◆ EXERCISE REQUIREMENTS
Give back exactly the lines from the one containing "The Blender code" through the end of the records, including both, and no others.

◇ ◇ ◇ ◇ ◇

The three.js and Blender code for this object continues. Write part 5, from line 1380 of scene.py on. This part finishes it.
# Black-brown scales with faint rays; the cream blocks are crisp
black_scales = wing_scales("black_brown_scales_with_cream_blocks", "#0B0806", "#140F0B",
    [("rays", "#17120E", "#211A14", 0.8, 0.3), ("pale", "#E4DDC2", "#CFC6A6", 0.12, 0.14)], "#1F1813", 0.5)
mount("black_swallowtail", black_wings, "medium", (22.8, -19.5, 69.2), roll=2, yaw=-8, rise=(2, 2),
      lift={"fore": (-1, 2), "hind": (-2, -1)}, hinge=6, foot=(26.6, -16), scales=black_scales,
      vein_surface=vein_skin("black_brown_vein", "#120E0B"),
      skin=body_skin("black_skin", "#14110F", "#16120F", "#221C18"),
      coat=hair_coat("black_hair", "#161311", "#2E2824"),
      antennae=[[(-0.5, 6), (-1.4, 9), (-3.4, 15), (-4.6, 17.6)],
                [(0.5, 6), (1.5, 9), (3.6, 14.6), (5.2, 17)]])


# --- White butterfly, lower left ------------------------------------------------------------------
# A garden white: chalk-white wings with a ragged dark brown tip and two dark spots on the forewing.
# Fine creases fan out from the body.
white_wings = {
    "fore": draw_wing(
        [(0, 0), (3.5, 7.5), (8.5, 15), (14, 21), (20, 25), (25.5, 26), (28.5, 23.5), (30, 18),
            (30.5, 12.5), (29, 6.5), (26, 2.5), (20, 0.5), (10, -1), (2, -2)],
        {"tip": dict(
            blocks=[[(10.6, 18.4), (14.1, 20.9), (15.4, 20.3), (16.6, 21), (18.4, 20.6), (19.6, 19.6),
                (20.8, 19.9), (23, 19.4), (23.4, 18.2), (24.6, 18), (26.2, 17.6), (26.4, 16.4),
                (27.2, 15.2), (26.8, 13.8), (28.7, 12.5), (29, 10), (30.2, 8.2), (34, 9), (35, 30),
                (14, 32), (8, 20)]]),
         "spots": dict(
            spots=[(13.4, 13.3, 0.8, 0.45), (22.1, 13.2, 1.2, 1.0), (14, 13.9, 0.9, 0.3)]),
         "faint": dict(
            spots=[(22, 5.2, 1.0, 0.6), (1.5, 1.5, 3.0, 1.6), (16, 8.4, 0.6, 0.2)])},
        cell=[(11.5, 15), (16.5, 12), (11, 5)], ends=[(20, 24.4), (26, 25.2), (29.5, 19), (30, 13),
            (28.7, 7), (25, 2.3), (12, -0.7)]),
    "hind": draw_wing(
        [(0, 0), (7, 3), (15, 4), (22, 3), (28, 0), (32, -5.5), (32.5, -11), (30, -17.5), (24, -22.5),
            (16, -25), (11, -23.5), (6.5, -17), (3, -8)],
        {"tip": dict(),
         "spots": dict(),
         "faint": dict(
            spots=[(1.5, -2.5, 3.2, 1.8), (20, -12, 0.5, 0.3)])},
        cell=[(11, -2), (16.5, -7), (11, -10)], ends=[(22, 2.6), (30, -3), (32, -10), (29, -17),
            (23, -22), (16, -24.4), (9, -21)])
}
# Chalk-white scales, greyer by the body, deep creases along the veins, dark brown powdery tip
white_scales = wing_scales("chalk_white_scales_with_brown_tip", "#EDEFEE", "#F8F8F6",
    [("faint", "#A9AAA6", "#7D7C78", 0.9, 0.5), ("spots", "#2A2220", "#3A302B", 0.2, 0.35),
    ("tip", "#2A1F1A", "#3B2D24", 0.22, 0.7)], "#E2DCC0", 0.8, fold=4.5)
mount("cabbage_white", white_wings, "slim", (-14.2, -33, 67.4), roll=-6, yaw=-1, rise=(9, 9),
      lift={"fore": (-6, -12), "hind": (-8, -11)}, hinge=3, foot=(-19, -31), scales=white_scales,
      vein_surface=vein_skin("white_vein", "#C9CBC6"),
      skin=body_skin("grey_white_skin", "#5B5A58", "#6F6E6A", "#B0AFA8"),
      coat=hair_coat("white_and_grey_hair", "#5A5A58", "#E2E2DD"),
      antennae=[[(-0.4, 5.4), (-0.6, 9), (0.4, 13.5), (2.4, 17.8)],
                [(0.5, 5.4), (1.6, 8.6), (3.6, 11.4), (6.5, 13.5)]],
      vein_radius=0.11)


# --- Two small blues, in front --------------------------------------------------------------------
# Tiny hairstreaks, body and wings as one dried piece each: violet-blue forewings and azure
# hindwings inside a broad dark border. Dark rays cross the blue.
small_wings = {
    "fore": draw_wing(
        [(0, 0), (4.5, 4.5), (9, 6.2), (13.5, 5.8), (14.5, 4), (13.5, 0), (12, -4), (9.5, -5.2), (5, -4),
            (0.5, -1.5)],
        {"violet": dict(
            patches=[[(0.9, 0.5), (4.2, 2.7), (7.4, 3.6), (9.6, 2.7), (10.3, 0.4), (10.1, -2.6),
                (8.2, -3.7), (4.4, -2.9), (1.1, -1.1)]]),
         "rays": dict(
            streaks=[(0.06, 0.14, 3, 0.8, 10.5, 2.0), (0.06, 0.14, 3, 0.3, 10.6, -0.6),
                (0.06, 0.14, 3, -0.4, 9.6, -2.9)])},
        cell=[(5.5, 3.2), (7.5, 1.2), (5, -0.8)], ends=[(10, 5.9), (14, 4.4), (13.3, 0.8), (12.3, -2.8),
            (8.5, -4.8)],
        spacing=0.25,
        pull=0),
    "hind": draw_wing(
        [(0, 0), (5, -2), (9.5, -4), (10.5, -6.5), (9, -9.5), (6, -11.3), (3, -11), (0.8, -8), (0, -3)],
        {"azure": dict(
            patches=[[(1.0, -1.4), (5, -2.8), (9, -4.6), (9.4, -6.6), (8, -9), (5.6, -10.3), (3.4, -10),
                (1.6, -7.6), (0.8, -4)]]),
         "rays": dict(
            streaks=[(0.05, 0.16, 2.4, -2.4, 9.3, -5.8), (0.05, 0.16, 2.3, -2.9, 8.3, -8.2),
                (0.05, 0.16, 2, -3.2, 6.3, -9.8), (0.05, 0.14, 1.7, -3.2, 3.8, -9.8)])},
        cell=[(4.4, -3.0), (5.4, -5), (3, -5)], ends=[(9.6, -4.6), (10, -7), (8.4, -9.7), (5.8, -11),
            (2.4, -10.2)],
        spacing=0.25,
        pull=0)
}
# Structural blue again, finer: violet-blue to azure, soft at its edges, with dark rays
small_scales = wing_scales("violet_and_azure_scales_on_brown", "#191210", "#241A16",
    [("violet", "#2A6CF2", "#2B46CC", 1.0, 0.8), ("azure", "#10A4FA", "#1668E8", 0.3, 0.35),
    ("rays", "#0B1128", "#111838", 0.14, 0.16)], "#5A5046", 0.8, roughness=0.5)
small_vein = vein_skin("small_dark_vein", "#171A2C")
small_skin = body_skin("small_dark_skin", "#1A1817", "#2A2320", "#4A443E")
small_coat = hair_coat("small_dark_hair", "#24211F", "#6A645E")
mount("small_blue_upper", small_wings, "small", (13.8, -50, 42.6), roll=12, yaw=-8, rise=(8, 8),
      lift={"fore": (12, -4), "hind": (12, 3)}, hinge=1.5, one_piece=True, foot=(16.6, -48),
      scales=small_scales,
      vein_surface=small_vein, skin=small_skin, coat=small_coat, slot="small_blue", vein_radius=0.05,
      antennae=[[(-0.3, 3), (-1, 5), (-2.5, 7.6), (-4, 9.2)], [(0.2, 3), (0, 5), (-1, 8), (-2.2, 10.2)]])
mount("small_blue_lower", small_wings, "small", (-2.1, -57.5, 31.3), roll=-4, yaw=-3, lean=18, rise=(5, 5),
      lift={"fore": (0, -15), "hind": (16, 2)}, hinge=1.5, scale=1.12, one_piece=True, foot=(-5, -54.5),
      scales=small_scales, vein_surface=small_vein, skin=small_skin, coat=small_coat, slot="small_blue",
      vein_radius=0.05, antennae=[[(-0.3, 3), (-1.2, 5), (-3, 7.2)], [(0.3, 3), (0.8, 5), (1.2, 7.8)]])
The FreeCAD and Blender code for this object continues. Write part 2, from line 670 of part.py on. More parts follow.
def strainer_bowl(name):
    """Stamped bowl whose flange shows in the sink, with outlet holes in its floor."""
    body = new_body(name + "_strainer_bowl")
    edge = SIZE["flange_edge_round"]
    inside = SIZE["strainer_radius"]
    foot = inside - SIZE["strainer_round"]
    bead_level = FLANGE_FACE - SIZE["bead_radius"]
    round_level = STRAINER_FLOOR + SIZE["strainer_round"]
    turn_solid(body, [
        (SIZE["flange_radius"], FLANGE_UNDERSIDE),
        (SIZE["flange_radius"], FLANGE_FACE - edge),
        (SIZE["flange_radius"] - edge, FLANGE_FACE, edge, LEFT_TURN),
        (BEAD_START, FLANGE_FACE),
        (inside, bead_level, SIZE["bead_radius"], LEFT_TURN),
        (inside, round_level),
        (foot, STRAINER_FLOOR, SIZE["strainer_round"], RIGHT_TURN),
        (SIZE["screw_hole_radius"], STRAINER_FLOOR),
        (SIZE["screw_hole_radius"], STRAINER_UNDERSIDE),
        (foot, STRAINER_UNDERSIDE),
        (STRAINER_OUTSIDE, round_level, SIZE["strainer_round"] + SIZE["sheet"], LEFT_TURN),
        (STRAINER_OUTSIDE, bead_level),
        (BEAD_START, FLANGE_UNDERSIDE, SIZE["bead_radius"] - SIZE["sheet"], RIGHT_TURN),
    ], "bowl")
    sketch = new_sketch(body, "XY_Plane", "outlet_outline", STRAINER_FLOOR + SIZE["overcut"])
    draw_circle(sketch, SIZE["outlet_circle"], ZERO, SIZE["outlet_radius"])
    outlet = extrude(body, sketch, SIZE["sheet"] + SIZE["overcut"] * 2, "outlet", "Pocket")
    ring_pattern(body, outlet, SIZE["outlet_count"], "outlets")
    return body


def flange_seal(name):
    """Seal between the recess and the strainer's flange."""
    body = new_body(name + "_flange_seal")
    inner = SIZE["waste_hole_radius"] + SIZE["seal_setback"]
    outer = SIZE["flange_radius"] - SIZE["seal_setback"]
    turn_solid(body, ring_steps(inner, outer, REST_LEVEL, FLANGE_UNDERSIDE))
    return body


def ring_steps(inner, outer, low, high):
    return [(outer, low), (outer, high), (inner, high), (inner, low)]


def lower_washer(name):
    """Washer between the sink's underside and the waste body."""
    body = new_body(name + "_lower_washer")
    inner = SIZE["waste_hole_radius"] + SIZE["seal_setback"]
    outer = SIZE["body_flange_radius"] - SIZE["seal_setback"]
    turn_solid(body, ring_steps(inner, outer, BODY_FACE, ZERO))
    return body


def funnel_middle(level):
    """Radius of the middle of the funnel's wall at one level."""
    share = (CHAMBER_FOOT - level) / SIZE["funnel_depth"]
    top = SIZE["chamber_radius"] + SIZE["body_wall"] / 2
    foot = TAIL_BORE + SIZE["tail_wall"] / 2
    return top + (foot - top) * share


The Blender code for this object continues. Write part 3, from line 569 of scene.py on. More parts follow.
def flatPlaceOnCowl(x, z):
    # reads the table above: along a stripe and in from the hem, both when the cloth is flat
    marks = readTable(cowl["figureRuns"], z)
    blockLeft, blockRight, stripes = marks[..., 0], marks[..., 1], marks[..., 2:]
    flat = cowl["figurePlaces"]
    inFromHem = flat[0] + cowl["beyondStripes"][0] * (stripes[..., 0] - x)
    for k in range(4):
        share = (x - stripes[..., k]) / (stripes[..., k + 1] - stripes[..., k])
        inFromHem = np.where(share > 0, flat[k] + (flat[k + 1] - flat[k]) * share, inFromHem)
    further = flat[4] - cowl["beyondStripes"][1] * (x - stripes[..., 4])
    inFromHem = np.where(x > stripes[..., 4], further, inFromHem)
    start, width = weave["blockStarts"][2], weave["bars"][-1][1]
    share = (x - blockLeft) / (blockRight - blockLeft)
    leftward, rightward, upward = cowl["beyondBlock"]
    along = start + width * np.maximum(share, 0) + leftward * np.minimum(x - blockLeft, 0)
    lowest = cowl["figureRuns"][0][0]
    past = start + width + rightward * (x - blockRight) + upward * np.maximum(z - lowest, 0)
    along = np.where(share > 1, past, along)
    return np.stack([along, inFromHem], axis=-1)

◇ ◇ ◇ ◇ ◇

◆ SOLUTION
The Blender code for this object continues. Write part 3, from line 569 of scene.py on. More parts follow.
def flatPlaceOnCowl(x, z):
    # reads the table above: along a stripe and in from the hem, both when the cloth is flat
    marks = readTable(cowl["figureRuns"], z)
    blockLeft, blockRight, stripes = marks[..., 0], marks[..., 1], marks[..., 2:]
    flat = cowl["figurePlaces"]
    inFromHem = flat[0] + cowl["beyondStripes"][0] * (stripes[..., 0] - x)
    for k in range(4):
        share = (x - stripes[..., k]) / (stripes[..., k + 1] - stripes[..., k])
        inFromHem = np.where(share > 0, flat[k] + (flat[k + 1] - flat[k]) * share, inFromHem)
    further = flat[4] - cowl["beyondStripes"][1] * (x - stripes[..., 4])
    inFromHem = np.where(x > stripes[..., 4], further, inFromHem)
    start, width = weave["blockStarts"][2], weave["bars"][-1][1]
    share = (x - blockLeft) / (blockRight - blockLeft)
    leftward, rightward, upward = cowl["beyondBlock"]
    along = start + width * np.maximum(share, 0) + leftward * np.minimum(x - blockLeft, 0)
    lowest = cowl["figureRuns"][0][0]
    past = start + width + rightward * (x - blockRight) + upward * np.maximum(z - lowest, 0)
    along = np.where(share > 1, past, along)
    return np.stack([along, inFromHem], axis=-1)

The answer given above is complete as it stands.